## Input for this task:
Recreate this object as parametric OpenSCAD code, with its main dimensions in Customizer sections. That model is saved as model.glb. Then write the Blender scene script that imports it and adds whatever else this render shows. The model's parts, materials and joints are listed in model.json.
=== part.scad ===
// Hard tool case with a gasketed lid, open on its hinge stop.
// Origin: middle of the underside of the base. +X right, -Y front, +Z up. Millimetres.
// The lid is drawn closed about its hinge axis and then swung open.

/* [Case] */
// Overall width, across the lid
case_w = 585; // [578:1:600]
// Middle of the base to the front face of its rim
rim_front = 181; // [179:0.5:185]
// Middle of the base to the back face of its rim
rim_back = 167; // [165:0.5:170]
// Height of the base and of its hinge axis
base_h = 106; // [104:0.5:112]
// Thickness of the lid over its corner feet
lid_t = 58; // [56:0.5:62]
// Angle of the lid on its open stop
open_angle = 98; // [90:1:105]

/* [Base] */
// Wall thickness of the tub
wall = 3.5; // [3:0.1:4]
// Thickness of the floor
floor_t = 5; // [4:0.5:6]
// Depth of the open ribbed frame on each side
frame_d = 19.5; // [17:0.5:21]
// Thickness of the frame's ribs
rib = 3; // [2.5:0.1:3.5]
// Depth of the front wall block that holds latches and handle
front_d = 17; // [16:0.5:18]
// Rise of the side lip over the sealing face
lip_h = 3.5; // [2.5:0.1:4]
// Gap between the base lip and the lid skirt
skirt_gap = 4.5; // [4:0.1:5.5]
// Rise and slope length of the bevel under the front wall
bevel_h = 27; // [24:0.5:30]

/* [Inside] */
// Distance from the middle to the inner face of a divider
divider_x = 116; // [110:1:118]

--

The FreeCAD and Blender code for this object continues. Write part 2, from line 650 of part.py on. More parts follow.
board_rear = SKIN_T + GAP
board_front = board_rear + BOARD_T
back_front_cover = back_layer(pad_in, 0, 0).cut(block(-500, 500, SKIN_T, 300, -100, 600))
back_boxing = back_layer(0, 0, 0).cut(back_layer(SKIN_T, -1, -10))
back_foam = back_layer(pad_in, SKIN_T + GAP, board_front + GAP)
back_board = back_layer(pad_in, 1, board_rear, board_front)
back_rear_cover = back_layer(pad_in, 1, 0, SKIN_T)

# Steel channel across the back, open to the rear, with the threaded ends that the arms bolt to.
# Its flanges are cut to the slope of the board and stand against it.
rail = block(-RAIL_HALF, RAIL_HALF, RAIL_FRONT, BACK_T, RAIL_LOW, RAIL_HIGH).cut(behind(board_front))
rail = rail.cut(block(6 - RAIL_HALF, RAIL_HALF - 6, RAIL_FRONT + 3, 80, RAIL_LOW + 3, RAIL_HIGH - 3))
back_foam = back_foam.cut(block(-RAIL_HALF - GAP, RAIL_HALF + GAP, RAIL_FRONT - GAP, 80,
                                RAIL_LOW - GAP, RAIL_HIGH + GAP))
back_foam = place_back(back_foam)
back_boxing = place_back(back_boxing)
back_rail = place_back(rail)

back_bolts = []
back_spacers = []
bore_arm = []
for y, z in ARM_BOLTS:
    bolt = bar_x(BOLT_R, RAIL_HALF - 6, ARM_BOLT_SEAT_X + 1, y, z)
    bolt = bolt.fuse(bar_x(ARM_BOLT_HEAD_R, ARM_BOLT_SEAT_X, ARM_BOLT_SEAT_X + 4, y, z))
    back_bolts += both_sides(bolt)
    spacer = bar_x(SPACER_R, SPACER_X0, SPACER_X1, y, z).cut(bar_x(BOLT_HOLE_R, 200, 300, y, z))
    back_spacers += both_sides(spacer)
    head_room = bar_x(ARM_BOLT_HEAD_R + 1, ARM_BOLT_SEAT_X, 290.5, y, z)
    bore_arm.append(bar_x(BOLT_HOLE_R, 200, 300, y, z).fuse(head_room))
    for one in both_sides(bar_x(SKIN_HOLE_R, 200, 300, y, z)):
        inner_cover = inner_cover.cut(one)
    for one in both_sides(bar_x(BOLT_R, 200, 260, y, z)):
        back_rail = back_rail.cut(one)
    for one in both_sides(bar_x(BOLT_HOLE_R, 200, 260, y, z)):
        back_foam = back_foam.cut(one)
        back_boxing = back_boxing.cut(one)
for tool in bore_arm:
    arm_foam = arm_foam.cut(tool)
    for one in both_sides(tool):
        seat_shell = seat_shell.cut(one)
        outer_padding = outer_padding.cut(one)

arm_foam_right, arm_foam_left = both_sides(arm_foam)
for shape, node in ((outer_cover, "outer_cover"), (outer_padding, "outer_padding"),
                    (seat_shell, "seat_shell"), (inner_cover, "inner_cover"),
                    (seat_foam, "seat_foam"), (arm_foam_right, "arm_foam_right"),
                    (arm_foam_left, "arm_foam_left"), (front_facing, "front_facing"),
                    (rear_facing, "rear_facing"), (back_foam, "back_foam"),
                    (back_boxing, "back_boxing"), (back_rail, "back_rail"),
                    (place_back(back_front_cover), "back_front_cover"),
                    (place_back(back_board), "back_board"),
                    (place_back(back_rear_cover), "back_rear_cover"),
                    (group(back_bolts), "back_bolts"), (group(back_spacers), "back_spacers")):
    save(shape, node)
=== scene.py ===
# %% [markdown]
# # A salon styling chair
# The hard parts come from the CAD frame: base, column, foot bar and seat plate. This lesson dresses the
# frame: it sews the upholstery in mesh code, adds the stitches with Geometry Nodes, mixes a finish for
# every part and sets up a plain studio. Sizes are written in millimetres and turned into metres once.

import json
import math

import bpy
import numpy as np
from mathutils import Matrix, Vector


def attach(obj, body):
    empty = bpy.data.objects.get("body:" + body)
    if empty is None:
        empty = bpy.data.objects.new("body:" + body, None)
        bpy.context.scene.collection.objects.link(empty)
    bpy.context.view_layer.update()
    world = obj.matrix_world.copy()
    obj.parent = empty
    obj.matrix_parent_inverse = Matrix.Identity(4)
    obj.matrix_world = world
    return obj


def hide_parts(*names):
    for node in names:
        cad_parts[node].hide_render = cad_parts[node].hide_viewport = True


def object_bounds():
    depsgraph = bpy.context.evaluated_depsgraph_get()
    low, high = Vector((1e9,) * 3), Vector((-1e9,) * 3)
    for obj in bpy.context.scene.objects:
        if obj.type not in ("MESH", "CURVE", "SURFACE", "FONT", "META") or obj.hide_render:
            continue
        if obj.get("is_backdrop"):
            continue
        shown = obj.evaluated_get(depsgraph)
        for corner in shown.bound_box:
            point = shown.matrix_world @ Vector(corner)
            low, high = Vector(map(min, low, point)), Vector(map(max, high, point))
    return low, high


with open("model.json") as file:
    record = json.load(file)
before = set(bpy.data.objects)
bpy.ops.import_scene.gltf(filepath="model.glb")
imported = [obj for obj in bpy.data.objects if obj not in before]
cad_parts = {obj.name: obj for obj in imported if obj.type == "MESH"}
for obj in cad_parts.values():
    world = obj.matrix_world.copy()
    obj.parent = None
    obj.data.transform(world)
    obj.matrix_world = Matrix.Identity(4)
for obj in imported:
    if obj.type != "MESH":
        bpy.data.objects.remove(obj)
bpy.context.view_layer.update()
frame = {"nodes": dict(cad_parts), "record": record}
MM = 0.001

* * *

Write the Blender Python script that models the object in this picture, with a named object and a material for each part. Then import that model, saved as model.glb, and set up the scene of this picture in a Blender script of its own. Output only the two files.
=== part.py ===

## Exercise aim:
Which lines hold the word "data"? Return all of them from the records above.

## Result:
    empty = bpy.data.objects.get("body:" + body)
        empty = bpy.data.objects.new("body:" + body, None)
before = set(bpy.data.objects)
imported = [obj for obj in bpy.data.objects if obj not in before]
    obj.data.transform(world)
        bpy.data.objects.remove(obj)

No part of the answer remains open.